I’ve always believed that your word is one of the most valuable things you have. If you say… I’ve always believed that your word is one of the most valuable things you have. If you say you’re going to do something, you should do it.
I used to think that most people also felt this way – that plans are plans. But not anymore. I’ve been blown off one too many times to continue to believe that honoring your word is a priority to most.
Just like burns, blowoffs exist in three degrees. A first-degree blowoff is when two or more people have definitive plans and someone backs out. The more severe second-degree blowoff occurs when the back-outer informs the back-outee of the back out at the last minute, leaving the back-outee with little or no time to make alternate plans. The worst type of blowoff – those of the third degree – occur when the back-outee learns of the back out only because they haven’t heard from and can’t get a hold of the back-outer.
Third degree blowoffs are unarguably the most severe, as they are particularly embarrassing. In today’s day and age, it’s nearly impossible to completely shut yourself off – we’re practically always connected and accessible. So, depending on one’s desperation level, there are a multitude of ways we can get in touch with someone whom we have plans with: We can continually call her cell phone and leave messages, send texts, send IMs and Facebook messages and leave wall posts. So if someone manages to ignore me after all that, I have no choice but to assume that she really didn’t want to hang out with me.

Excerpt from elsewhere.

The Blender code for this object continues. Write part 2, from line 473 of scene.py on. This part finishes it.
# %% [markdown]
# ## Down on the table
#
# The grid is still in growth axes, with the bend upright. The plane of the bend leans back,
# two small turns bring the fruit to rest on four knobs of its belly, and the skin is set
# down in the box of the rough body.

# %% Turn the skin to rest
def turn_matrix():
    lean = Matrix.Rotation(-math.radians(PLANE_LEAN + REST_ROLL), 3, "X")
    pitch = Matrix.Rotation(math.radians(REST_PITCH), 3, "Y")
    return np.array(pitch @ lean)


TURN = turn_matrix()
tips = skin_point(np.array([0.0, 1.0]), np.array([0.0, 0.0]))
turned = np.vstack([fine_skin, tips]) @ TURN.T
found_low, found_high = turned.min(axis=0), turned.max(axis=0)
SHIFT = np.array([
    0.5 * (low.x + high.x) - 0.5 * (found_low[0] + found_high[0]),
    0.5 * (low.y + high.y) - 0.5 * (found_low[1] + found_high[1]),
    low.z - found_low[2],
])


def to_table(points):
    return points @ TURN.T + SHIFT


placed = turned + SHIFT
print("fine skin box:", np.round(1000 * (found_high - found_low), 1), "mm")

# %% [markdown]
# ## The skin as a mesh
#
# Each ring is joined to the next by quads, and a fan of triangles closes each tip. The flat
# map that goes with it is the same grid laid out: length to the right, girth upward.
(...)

There are two main reasons why people blow off other people. The first is that they simply don’t feel like doing anything. Maybe they’re tired from a long day of work and a movie in bed is way more appealing to them than a night out at the bar. The good thing about these plan-breakers is that they’re honest. Even with their honesty, however, they still lack the important ability of sucking it up.
We’ve all been tired and have had moments where all we wanted to do was hop in our pajamas and relax. But sadly, fatigue isn’t an excuse for breaking plans. Also, there have been several times when I went out beyond my wishes and ended up being so happy that I did.

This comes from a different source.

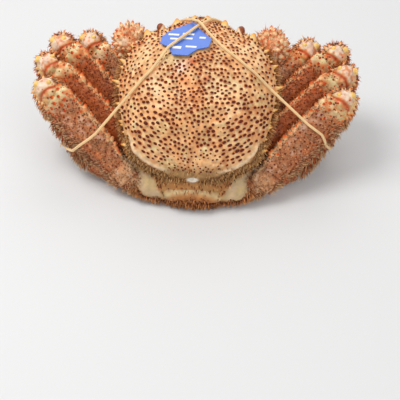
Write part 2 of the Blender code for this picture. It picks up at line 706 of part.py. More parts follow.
def lifted(point, trees):
    """The point, moved out of every form to the band's clearance."""
    for _ in range(3):
        for tree in trees:
            place, normal, _, distance = tree.find_nearest(point)
            away = point - place
            if away.dot(normal) < 0:
                point = place + normal * BAND_CLEARANCE
            elif distance < BAND_CLEARANCE:
                point = place + (away.normalized() if distance > 1e-4 else normal) * BAND_CLEARANCE
    return point


def band_path():
    """The band's closed route: taut between its holds and clear of all it passes."""
    limbs = [limb for side in SIDES for number in HIPS for limb in leg_limbs(number, side)]
    limbs += [limb for side in SIDES for limb in claw_limbs(side)]
    forms = [shell_form("form"), tag_form()] + [limb.mesh_object("form", 9, 12) for limb in limbs]
    trees = [search_tree(form) for form in forms]
    route, pull = [], []
    for here, there in zip(BAND_HOLDS, BAND_HOLDS[1:] + BAND_HOLDS[:1]):
        route += [Vector(here).lerp(Vector(there), k / BAND_STEPS) for k in range(BAND_STEPS)]
        pull += [BAND_HOLD_PULL] + [BAND_PULL] * (BAND_STEPS - 1)
    for _ in range(BAND_TURNS):
        for i in range(len(route)):
            middle = (route[i - 1] + route[(i + 1) % len(route)]) / 2
            route[i] = route[i].lerp(middle, pull[i])
        route = [lifted(point, trees) for point in route]
    return simplified(spread_crossing(route), BAND_SLACK)


def spread_crossing(route):
    """Lifts the strand that comes from the right where it crosses the other one."""
    count = len(route)
    crossing = Vector(BAND_CROSSING)
    rise = 2 * BAND_RADIUS + BAND_CROSSING_GAP
    for i in range(count - count // 4, count + count // 6):
        distance = (route[i % count].xy - crossing).length
        lift = rise * math.exp(-((distance / BAND_CROSSING_REACH) ** 2))
        route[i % count] = route[i % count] + Vector((0, 0, lift))
    return route


def simplified(route, slack):
    """Drops the points of a closed route that stray less than slack from a straight line."""
    longest = 12
    kept = [0]
    total = len(route)
    while kept[-1] < total:
        start = kept[-1]
        end = start + 1
        while end - start < longest and end < total:
            line_start, line_end = route[start], route[(end + 1) % total]
            along = (line_end - line_start).normalized()
            offsets = [route[i % total] - line_start for i in range(start + 1, end + 1)]
            if max((offset - along * offset.dot(along)).length for offset in offsets) > slack:
                break
            end += 1
        kept.append(end)
    return [route[i] for i in kept[:-1]]


def clear_of_band(point):
    """Whether a spine may stand here: the band has a smooth lane."""
    for start, end in zip(BAND_PATH, BAND_PATH[1:] + BAND_PATH[:1]):
        line = end - start
        part = min(1, max(0, (point - start).dot(line) / line.length_squared))
        if (start + line * part - point).length < BAND_LANE:
            return False
    return True


def make_rubber_band():
    """A round closed tube along the band's route."""
    curve = bpy.data.curves.new("band", "CURVE")
    curve.dimensions = "3D"
    curve.bevel_depth = BAND_RADIUS * MM
    curve.bevel_resolution = 1
    spline = curve.splines.new("POLY")
    spline.points.add(len(BAND_PATH) - 1)
    for point, place in zip(spline.points, BAND_PATH):
        point.co = (*(place * MM), 1)
    spline.use_cyclic_u = True
    finish_node(as_mesh(link(bpy.data.objects.new("band", curve))), "rubber_band", "band")


def stand_on_origin():
    """Hangs every node on an empty, so that the crab's footprint is centred on the origin."""
    bounds = [mesh_bounds(obj) for obj in CRAB.objects]
    low = np.min([b[0] for b in bounds], axis=0)
    high = np.max([b[1] for b in bounds], axis=0)
    base = link(bpy.data.objects.new("crab_base", None))
    base.location = (-(low[0] + high[0]) / 2, -(low[1] + high[1]) / 2, 0)
    for obj in CRAB.objects:
        obj.parent = base


def make_materials():
    made = {}
    for name, (colour, roughness) in MATERIAL_LOOKS.items():
        material = bpy.data.materials.new(name)
        material.use_nodes = True
        shader = material.node_tree.nodes["Principled BSDF"]
        shader.inputs["Base Color"].default_value = (*colour, 1)
        shader.inputs["Roughness"].default_value = roughness
        shader.inputs["Metallic"].default_value = 0
        made[name] = material
    return made


for old in list(bpy.data.objects):
    bpy.data.objects.remove(old)
CRAB = bpy.data.collections.new("horsehair_crab")
bpy.context.scene.collection.children.link(CRAB)
MATERIALS = make_materials()
BAND_PATH = band_path()
make_carapace()
make_abdomen()
make_thorax()
for leg_number in sorted(HIPS, reverse=True):
    for side_name in SIDES:
        make_leg(leg_number, side_name)
for side_name in SIDES:
    make_claw(side_name)
    make_face(side_name)
finish_node(tag_form(), "tag", "tag")
make_rubber_band()
stand_on_origin()
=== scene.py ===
"""Looks of a boiled horsehair crab, resting belly down with its legs folded and banded.

Sizes are in millimetres and colours are sRGB out of 255. World axes are the solids' before the
footprint is centred. Body axes are (side, ahead, above) from the middle of the shell's rim.
"""

import math

import bmesh
import bpy
import numpy as np
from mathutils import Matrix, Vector
from mathutils.kdtree import KDTree


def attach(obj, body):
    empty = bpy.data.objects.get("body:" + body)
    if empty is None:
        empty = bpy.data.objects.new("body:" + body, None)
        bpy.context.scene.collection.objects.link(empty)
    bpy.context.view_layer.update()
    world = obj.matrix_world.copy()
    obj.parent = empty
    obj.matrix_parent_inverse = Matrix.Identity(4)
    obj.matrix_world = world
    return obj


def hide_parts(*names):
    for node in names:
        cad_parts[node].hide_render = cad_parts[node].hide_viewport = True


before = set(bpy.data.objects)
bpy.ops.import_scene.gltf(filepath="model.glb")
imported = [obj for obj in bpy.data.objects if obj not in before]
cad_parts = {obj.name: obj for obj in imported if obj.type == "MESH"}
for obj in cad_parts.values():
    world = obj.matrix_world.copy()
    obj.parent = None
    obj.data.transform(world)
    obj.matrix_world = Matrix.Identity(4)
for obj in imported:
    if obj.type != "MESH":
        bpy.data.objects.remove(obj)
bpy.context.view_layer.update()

MM = 0.001
FOOTPRINT_CENTRE = np.array([-2.712, 17.217, 0.0])
BODY_TILT = math.radians(34)
BODY_HEIGHT = 66.0
SIDES = {"left": -1, "right": 1}
FLOOR_CLEARANCE = 0.05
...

The second group of plan-breakers is more malicious. These people break plans because something better comes up. I had a friend from home who would only ask me to do stuff when she had nothing else to do. If somebody “cooler” or more popular made themselves available, she weaseled her way out of our plans, leaving me only with pathetic excuses that we both knew were lies. When she went to college, she had trouble meeting real and true friends. I guess what goes around comes around.
There are, of course, some reasons in which it’s appropriate and understandable to break plans, and I’ve managed to identify three. First, breaking plans for unforeseen circumstances is certainly excusable. For example, if you must break plans with your friends because you learn that your family or good friend from another school is coming to town, you surely can’t be faulted for that. Sicknesses or injuries also fall into this category.
Second, if you have to blow someone off – and it’s the only or one of the few times you’ve done so, it’s OK. Sometimes we aren’t in the mood or down in the dumps, and in these cases, we probably wouldn’t be much fun to be around anyway. As long as it’s a rarity, it should be gotten over easily and not considered rude.
The third and final time in which not following through is understandable is when plans are made while at least one of the parties is intoxicated. Drunk plans – and most drunk conversations – can’t be taken seriously. If the plans are confirmed when all parties are sober, however, they’re binding.
I don’t want to seem as though I’ve never broken plans or blown someone off. But I would like to think that we would all put in a certain amount of effort to honoring our commitments – even if that means sucking it up from time to time for the sake of someone else.
I just don’t understand why, when people aren’t sure about plans, they’re not honest about it by simply saying, “I’m not sure about Friday” rather then, “Definitely. Friday sounds great.” I think most people would rather know of that uncertainty when plans are being discussed than be blown off later after plans have been made.
But one thing is certain: How upset can we get when the same people keep blowing us off? What makes us think that this time will be different, that this time they’ll keep their word? If we really can’t trust them, we should cease to make plans with them. We should adapt the old “fool me once” expression to say, “Blow me off once, shame on you. Blow me off twice, shame on me.”